The most obvious component of a judging panel for a voice competition is a musician. A real, can-perform-outside-of-a-studio icon. American Idol producers had the right idea with Steven Tyler, but they watered down his presence with a pop performer. The panel needs a musician the audience respects. We nominate Prince — he’s been around forever, and has done it all, but above all, Prince is a musician. He makes music — he doesn’t manufacture it with expensive studio equipment and computers. There’s a reason he has been selected to win the Billboard Icon Award.
American Idol was on the right track when it brought Ellen DeGeneres in as a judge for Season 9. Ellen told American Idol to get bent after one year, but the key ingredient to any successful endeavor is humor. Long-running shows, websites, cult movies, and commercials all have one thing in common — humor. It’s in the AI producers’ best interest to bring on a judge who is funny and has musical ability.

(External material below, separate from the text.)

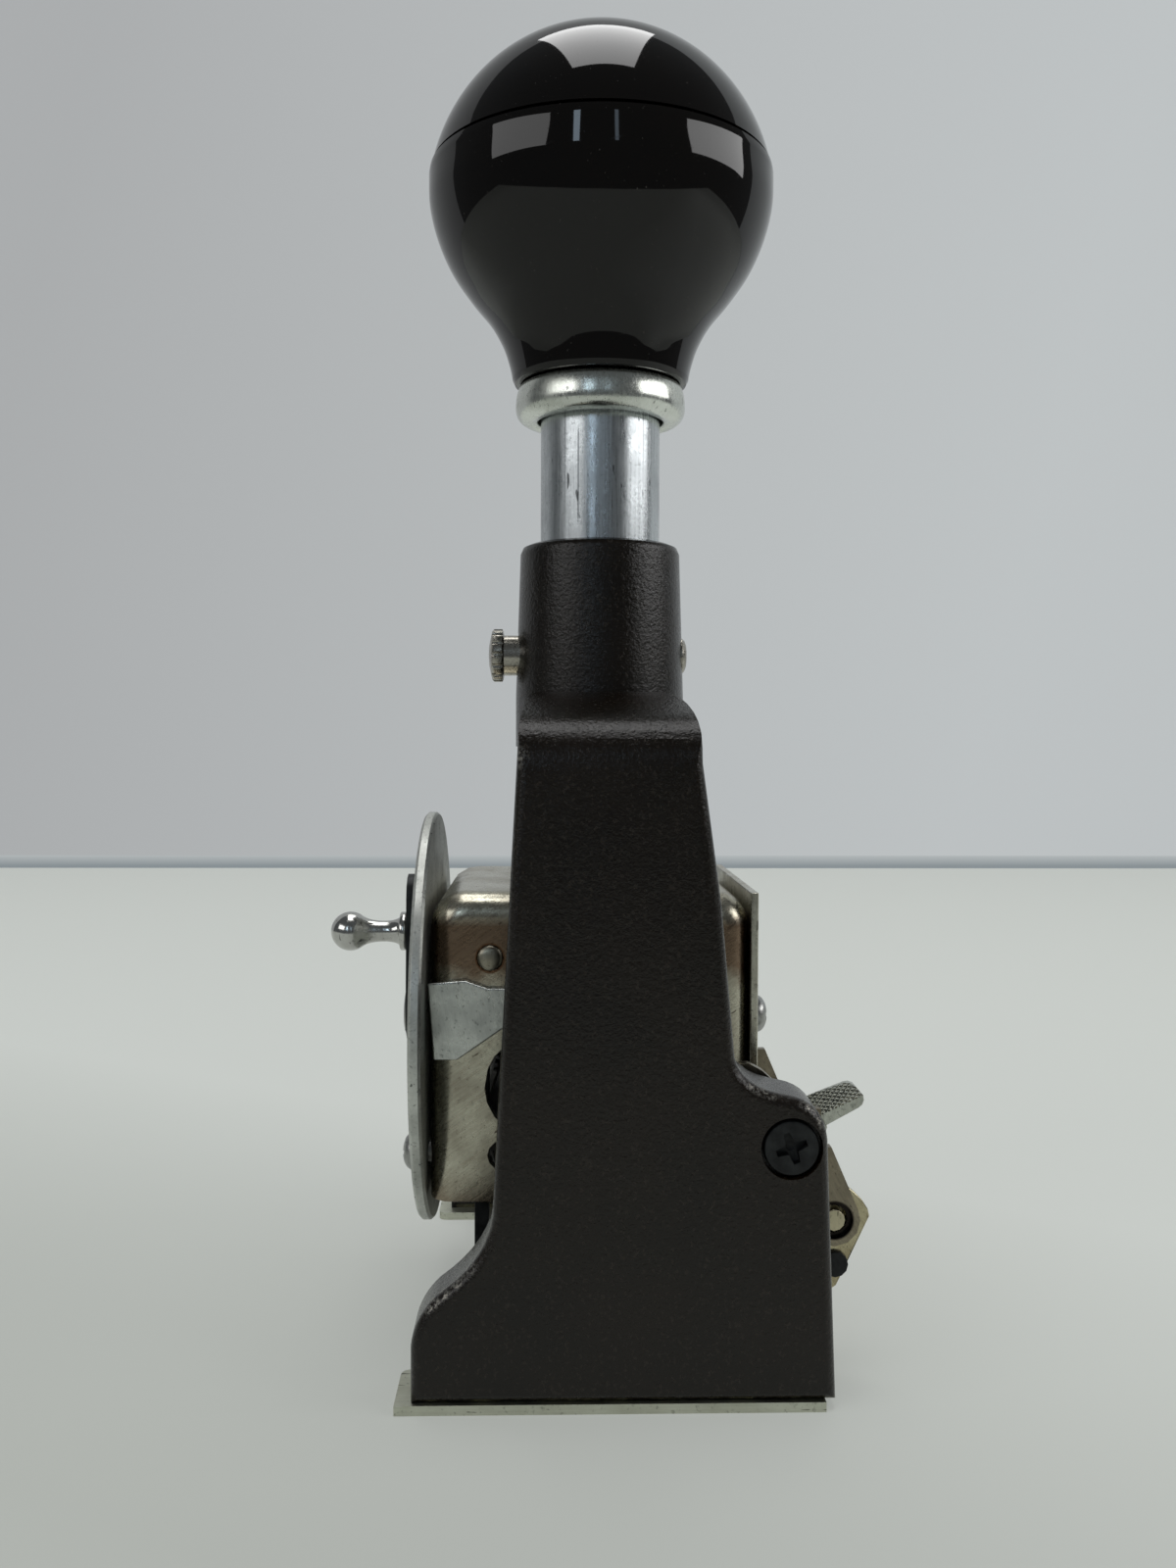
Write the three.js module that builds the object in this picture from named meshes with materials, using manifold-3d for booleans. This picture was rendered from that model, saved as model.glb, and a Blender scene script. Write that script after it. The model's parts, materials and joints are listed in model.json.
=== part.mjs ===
// Hand numbering machine: a cast arch stands on a base plate, and a sprung head with six number
// wheels slides in it. Pressing the knob swings the ink pad out of the way and prints.
//
// Millimetres. +X is the width of the machine, -Y the dial side, +Y the ink pad side, +Z up.
// The plunger runs along Z through X = 0, Y = 0 of the group named here as machine.

import * as THREE from 'three';
import { mergeVertices } from 'three/addons/utils/BufferGeometryUtils.js';
import Module from 'manifold-3d';

// Driving dimensions

const clearance = 0.3;
const overrun = 2;
const stroke = 8.8;

const roundSides = 36;
const mediumSides = 20;
const smallSides = 12;
const scallopSides = 6;
const nutSides = 6;
const bevelSteps = 4;
const curveSteps = 4;

const basePlate = {
  thickness: 0.95,
  front: 19.9,
  rear: 20.4,
  frontBar: 14.2,
  frontBarInner: 9.5,
  rearBarInner: 15.5,
  recessInset: 7.65,
  openingInset: 8.65,
  cornerRadius: 1.2,
  screwInset: 3.1,
  screwFront: 15.5,
  screwRear: 17,
};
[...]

Jamie Foxx would be our first suggestion, but Seth MacFarlane might fit the bill, too.
One of the reasons American Idol was so successful in the beginning was Simon Cowell. Period. He was a d*ck in his delivery, but he was saying what the audience was thinking! It has been rumored that Sean Combs will be invited to be a judge, and he was honestly my pick for the d*ck/producer category before I read that. Combs has the perfect combination of arrogance and candor for the job. And love him or hate him, you have to respect his success.
As an aside, that’s what the producers — with few exceptions — have been missing these past few seasons. You have to get judges the audience respects. You need musicians, not “recording artists.” You need household names, not artists we think will disappear in a few years. With no disrespect intended, how many longtime viewers of American Idol do you think said, “Nicki Mi-who?” We all know and love Nicki Minaj, but was she mainstream enough for the masses to respect her as an authority on the music industry?
To bring the point of this rant home, it is rumored that Justin Bieber will be asked to judge. Is there a quicker way to alienate the majority of the already waning audience? American Idol producers may want a younger audience, but how young? Can you sell an audience of millions of 12-year-old girls to advertisers? Those advertisers are already spending money over at Nickelodeon. The audiences of the first few successful seasons had one thing in common — a desire to see raw talent discovered and succeed with a touch of snarkiness and drama added in. That demographic spans all age groups.
Maybe it’s just me, but I’m ready for a girl musician who has been kicking a** for years and knows what she’s talking about. Again, I felt Pink was a perfect candidate before I read that she was being considered. She’s edgy, smart, talented, has staying power, and most important, people respect her. What’s Adele up to these days? She’s a relative newcomer, but we all know she’s got the kind of pipes we’ll be hearing for years. It might also be cool to see a woman with a more unique style like Jewel, Alanis Morissette, Natalie Merchant — someone whose sound is a bit different, but who still has name recognition.
Finally, how much fun would it be to see American Idol bring on an everyday Joe/Joann to judge? I’ve been lobbying for this for years! The experts are great, and they know what they are talking about, but at the end of the day, we’re the ones buying the CDs. Where is our voice being heard?